Visão radicalmente materialista do corpo continua em ação nos filmes do diretor

CÁSSIO STARLING CARLOS
CRÍTICO DA FOLHA

Cronenbleargh! O apelido dado ao diretor canadense quando seus filmes começaram a chegar ao Brasil, nos anos 80, expressava a náusea diante daquelas imagens sobrecarregadas de metamorfoses monstruosas, exposições de entranhas e cabeças explodindo.
A sucessão de filmes viscerais, no entanto, revelou que havia, associados àquela impressão de obscenidade, um método de exposição e uma organização meticulosa de ideias em torno da vida como um mal incurável.
Três décadas após a descoberta abrupta que fizemos com "Scanners", o cinema de Cronenberg se converteu em obra admirada, prestigiada em grandes festivais e concentrada em representar personagens nobres da cultura, como Freud e Jung.
Isso não se deve interpretar, contudo, nem como domesticação nem como acomodamento.

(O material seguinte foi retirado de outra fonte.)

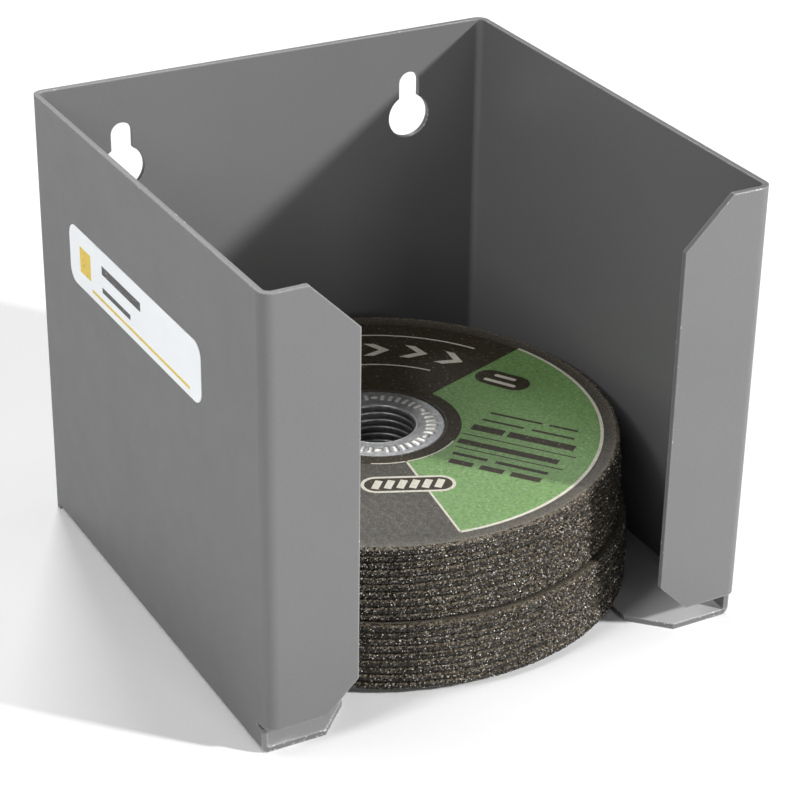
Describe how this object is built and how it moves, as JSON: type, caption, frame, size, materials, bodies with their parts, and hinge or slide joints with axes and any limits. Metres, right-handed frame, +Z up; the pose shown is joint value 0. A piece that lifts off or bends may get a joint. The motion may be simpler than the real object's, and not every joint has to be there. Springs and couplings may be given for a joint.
{
  "type": "cut-off wheel dispenser",
  "caption": "Folded sheet-steel box, open at the top and front, with return flanges, foot flanges and wall keyholes, holding a stack of thin cut-off wheels.",
  "frame": {"origin": "middle of the underside, on the surface the foot flanges stand on", "axes": "+Z up, +Y towards the wall that the back hangs on, -Y out of the open front, +X to the right seen from the front"},
  "size_m": [0.1063, 0.108, 0.096],
  "materials": {
    "grey_powder_coat": "satin grey powder coat on folded sheet steel",
    "white_vinyl": "white printed vinyl sticker",
    "abrasive": "resin-bonded abrasive with a printed green and black face",
    "pressed_steel": "pressed bright steel of the wheels' arbor rings"
  },
  "bodies": {
    "housing": {"housing": "grey_powder_coat", "side_sticker": "white_vinyl"},
    "wheel_01": {"wheel_01": "abrasive"},
    "wheel_02": {"wheel_02": "abrasive"},
    "wheel_03": {"wheel_03": "abrasive"},
    "wheel_04": {"wheel_04": "abrasive"},
    "wheel_05": {"wheel_05": "abrasive"},
    "wheel_06": {"wheel_06": "abrasive"},
    "wheel_07": {"wheel_07": "abrasive"},
    "wheel_08": {"wheel_08": "abrasive"},
    "wheel_09": {"wheel_09": "abrasive"},
    "wheel_10": {"wheel_10": "abrasive"},
    "wheel_11": {"wheel_11": "abrasive"},
    "wheel_12": {"wheel_12": "abrasive"},
    "wheel_13": {"wheel_13": "abrasive"},
    "wheel_14": {"wheel_14": "abrasive"},
    "wheel_15": {"wheel_15": "abrasive"},
    "wheel_16": {"wheel_16": "abrasive"},
    "wheel_17": {"wheel_17": "abrasive"},
    "wheel_18": {"wheel_18": "abrasive"},
    "wheel_19": {"wheel_19": "abrasive"}
  },
  "joints": [
    {"name": "wheel_01_draw_out", "type": "slide", "parent": "housing", "child": "wheel_01", "axis": [0, -1, 0], "range_m": [0, 0.106]},
    {"name": "wheel_02_lift_out", "type": "slide", "parent": "housing", "child": "wheel_02", "axis": [0, 0, 1], "range_m": [0, 0.0982]},
    {"name": "wheel_03_lift_out", "type": "slide", "parent": "wheel_02", "child": "wheel_03", "axis": [0, 0, 1], "range_m": [0, 0.0965]},
    {"name": "wheel_04_lift_out", "type": "slide", "parent": "wheel_03", "child": "wheel_04", "axis": [0, 0, 1], "range_m": [0, 0.0948]},
    {"name": "wheel_05_lift_out", "type": "slide", "parent": "wheel_04", "child": "wheel_05", "axis": [0, 0, 1], "range_m": [0, 0.0932]},
    {"name": "wheel_06_lift_out", "type": "slide", "parent": "wheel_05", "child": "wheel_06", "axis": [0, 0, 1], "range_m": [0, 0.0915]},
    {"name": "wheel_07_lift_out", "type": "slide", "parent": "wheel_06", "child": "wheel_07", "axis": [0, 0, 1], "range_m": [0, 0.0899]},
    {"name": "wheel_08_lift_out", "type": "slide", "parent": "wheel_07", "child": "wheel_08", "axis": [0, 0, 1], "range_m": [0, 0.0882]},
    {"name": "wheel_09_lift_out", "type": "slide", "parent": "wheel_08", "child": "wheel_09", "axis": [0, 0, 1], "range_m": [0, 0.0866]},
    {"name": "wheel_10_lift_out", "type": "slide", "parent": "wheel_09", "child": "wheel_10", "axis": [0, 0, 1], "range_m": [0, 0.0849]},
    {"name": "wheel_11_lift_out", "type": "slide", "parent": "wheel_10", "child": "wheel_11", "axis": [0, 0, 1], "range_m": [0, 0.0833]},
    {"name": "wheel_12_lift_out", "type": "slide", "parent": "wheel_11", "child": "wheel_12", "axis": [0, 0, 1], "range_m": [0, 0.0817]},
    {"name": "wheel_13_lift_out", "type": "slide", "parent": "wheel_12", "child": "wheel_13", "axis": [0, 0, 1], "range_m": [0, 0.08]},
    {"name": "wheel_14_lift_out", "type": "slide", "parent": "wheel_13", "child": "wheel_14", "axis": [0, 0, 1], "range_m": [0, 0.0783]},
    {"name": "wheel_15_lift_out", "type": "slide", "parent": "wheel_14", "child": "wheel_15", "axis": [0, 0, 1], "range_m": [0, 0.0767]},
    {"name": "wheel_16_lift_out", "type": "slide", "parent": "wheel_15", "child": "wheel_16", "axis": [0, 0, 1], "range_m": [0, 0.075]},
    {"name": "wheel_17_lift_out", "type": "slide", "parent": "wheel_16", "child": "wheel_17", "axis": [0, 0, 1], "range_m": [0, 0.0734]},
    {"name": "wheel_18_lift_out", "type": "slide", "parent": "wheel_17", "child": "wheel_18", "axis": [0, 0, 1], "range_m": [0, 0.0717]},
    {"name": "wheel_19_lift_out", "type": "slide", "parent": "wheel_18", "child": "wheel_19", "axis": [0, 0, 1], "range_m": [0, 0.0701]}
  ]
}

Pois sua visão radicalmente materialista do corpo, sua obsessão por processos de contaminação e pelas transformações do eu em outros(s) continua em ação nos filmes da última década.
De modo mais invisível, certamente, mas não menos subversiva e atormentadora.
A retrospectiva "O Cinema em Carne Viva" é obrigatória para reavaliar, além da unidade e coerência de estilos e temas que asseguraram a Cronenberg o status de autor, a pertinência e a atualidade das questões que seus filmes levantam.

DELÍRIOS METAFÓRICOS
A fórmula "ninguém sabe o que pode um corpo" aparece como a mais regular e experimental já desde os anos 70 em "Calafrios" e "Rabid", delírios metafóricos que prenunciaram uma praga associada ao sexo que se transformou em horror real logo em seguida.
No auge da epidemia de Aids, "A Mosca" fundiu nossos medos da degradação física e da morte numa fôrma já ultraclássica. Com "Scanners", "The Dead Zone" e "Gêmeos", as mutações do elemento orgânico contaminaram o campo mental e prefiguraram a perda da segurança das noções de sujeito e identidade, sexual e afetiva, que nos converteram em curingas do baralho contemporâneo.
"Videodrome", "Crash" e "eXistenZ" compõem o trio de obras-primas do cinema de premonição, com sua antecipação de prazeres decorrentes da fusão entre homens e máquinas. Nesse trio de filmes bastante desconfortáveis, nossa civilização hiperconectada foi descrita com a precisão de um anatomista.